1.3 Summary of accomplishments
The project's accomplishments fall into four categories. First, Some effort focused on enhancing the capabilities of a two-dimensional groundwater transport simulator developed in previous work for the Wyoming Water Research Center. This work led to the effective incorporation of a timestepping algorithm based on contaminant paths ( "modified method of characteristics" ) into an existing transport code based on alternating-direction collocation (Allen and Khosravani, 1992) and an adaptive local grid refinement algorithm for this code that allows for fine-scale spatial resolution in regions where contaminant concentrations vary rapidly in space (Curran, submitted).
A second focus for the research was the implementation of an efficient, well-conditioned algorithm for solving the groundwater flow equation using the mixed finite-element method. Proper formulation of the mixed method allows one to solve for groundwater velocities whose accuracies are comparable to those of the computed heads. The method differs from standard finite-element approaches, in that it does not require one to differentiate heads numerically to compute velocities — a common procedure that introduces inherent inaccuracies. The new algorithm avoids the poor conditioning (and associated inefficiency) associated with fine-scale, heterogeneous simulations by using an iterative solver based on a multigrid approach (Allen, Ewing, and Lu, 1992). The algorithm has the additional feature that it is readily amenable to parallel processing (Allen and Curran, 1992).

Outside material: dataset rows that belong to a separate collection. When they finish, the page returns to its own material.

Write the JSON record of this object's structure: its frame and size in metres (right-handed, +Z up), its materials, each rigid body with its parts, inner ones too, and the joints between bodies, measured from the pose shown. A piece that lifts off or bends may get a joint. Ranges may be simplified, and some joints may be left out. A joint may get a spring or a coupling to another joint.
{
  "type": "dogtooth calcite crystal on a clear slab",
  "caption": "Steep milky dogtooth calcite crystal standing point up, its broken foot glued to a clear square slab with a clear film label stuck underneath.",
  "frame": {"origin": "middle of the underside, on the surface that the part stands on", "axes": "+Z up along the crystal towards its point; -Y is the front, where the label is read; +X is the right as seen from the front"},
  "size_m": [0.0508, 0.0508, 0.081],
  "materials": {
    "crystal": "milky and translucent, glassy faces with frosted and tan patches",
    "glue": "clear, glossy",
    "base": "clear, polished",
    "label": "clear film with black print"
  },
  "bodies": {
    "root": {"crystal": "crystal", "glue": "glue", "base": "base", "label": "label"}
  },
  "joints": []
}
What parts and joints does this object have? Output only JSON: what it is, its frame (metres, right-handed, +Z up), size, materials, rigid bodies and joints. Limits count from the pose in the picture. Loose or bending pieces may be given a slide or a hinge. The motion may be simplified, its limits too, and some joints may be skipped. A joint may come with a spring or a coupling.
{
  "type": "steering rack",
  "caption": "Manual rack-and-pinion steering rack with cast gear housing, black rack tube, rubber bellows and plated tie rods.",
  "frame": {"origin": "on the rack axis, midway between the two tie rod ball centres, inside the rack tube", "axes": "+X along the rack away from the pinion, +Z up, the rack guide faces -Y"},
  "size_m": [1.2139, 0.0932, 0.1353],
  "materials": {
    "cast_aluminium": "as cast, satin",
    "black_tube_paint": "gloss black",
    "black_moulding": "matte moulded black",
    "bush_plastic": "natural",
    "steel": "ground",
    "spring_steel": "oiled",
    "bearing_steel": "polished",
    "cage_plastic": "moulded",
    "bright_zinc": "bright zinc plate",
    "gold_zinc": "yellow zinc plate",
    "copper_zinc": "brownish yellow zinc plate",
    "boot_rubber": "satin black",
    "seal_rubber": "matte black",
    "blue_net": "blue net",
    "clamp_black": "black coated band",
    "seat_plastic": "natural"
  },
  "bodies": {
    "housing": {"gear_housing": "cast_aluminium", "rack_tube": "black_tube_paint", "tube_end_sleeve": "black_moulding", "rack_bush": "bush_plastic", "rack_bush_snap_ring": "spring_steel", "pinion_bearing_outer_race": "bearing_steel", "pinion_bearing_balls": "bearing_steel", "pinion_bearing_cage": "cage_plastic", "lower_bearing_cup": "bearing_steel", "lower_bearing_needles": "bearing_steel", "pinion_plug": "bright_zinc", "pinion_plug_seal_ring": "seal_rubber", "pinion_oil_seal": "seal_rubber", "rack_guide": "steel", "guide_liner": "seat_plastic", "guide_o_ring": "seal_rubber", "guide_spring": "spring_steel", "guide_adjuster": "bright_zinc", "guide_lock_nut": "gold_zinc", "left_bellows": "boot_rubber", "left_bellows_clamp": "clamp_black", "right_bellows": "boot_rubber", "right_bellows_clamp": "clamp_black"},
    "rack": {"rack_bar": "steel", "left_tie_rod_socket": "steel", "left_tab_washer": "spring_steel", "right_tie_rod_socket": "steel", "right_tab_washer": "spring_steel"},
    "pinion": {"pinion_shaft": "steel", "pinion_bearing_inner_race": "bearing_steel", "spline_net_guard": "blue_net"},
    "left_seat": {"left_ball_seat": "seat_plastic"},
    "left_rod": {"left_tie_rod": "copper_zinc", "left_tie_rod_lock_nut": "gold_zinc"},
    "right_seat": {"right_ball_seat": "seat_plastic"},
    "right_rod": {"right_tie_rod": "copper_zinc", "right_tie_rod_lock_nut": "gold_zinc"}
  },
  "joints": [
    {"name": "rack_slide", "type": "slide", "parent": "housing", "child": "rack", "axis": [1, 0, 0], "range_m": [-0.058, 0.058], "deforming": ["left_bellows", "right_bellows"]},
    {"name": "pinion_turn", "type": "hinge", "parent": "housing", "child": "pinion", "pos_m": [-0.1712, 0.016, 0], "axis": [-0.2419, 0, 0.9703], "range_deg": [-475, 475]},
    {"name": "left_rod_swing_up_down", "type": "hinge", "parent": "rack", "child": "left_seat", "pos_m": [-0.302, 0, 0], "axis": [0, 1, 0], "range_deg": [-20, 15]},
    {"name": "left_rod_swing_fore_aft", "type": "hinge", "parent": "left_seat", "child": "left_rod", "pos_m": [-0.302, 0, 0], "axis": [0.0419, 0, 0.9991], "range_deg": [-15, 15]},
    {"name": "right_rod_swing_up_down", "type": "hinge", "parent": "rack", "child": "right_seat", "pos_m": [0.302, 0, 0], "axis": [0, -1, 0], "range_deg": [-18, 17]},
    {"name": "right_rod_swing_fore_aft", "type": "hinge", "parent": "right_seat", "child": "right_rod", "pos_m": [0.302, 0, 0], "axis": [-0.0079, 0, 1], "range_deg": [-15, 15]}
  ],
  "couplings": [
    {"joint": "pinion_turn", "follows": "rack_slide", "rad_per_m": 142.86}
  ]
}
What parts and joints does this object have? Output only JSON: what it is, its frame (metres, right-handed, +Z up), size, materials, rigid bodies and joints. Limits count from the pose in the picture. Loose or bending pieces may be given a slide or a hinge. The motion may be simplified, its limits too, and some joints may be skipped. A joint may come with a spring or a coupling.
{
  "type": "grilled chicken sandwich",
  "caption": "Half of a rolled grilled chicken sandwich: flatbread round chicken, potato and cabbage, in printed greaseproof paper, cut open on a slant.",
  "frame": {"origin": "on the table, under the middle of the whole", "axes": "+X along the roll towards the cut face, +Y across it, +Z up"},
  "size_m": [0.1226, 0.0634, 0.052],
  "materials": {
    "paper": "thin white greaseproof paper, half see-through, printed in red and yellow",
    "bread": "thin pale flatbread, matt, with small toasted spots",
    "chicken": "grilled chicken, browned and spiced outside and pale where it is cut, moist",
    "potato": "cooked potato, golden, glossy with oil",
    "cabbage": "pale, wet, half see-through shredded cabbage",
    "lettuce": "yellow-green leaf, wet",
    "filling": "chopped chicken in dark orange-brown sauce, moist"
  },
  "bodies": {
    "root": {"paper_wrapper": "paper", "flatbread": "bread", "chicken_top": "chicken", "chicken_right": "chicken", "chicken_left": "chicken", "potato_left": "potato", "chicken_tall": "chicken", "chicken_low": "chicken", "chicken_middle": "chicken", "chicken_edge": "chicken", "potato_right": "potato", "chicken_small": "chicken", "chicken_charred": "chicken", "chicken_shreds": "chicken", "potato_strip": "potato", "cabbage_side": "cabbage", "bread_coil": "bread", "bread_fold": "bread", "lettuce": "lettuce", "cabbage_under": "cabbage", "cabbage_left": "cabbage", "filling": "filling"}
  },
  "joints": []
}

Summaries and overviews of these methodologies for groundwater flow and transport appear in Allen and Ewing (1991) and Allen and Curran (to appear).
A third approach, tailored to a more specialized form of heterogeneity, incorporates a finite-layer technique into models of groundwater flow in highly stratified aquifers. This approach takes advantage of certain simplifying assumptions about the geometry of the heterogeneity to develop a discrete formulation that is suitable for large-scale computing (because of its inherent parallelism) and for microcomputing (because of its ability to decompose large problems into small subproblems). The project addressed both the practical implementation of the method (Smith, Allen, Puckett, and Edgar, 1991; Smith, Allen, Puckett, and Edgar, 1992) and its theoretical basis (Smith, 1992; Smith and Allen, in preparation).
Finally, some effort was devoted to an analysis of standard finite-element techniques for modeling contaminant transport in aquifers characterized by highly heterogeneous adsorption. This analysis was mainly theoretical, although the work generated a computer code that proved useful in testing error estimates derived using abstract methods (Chunyu, 1990).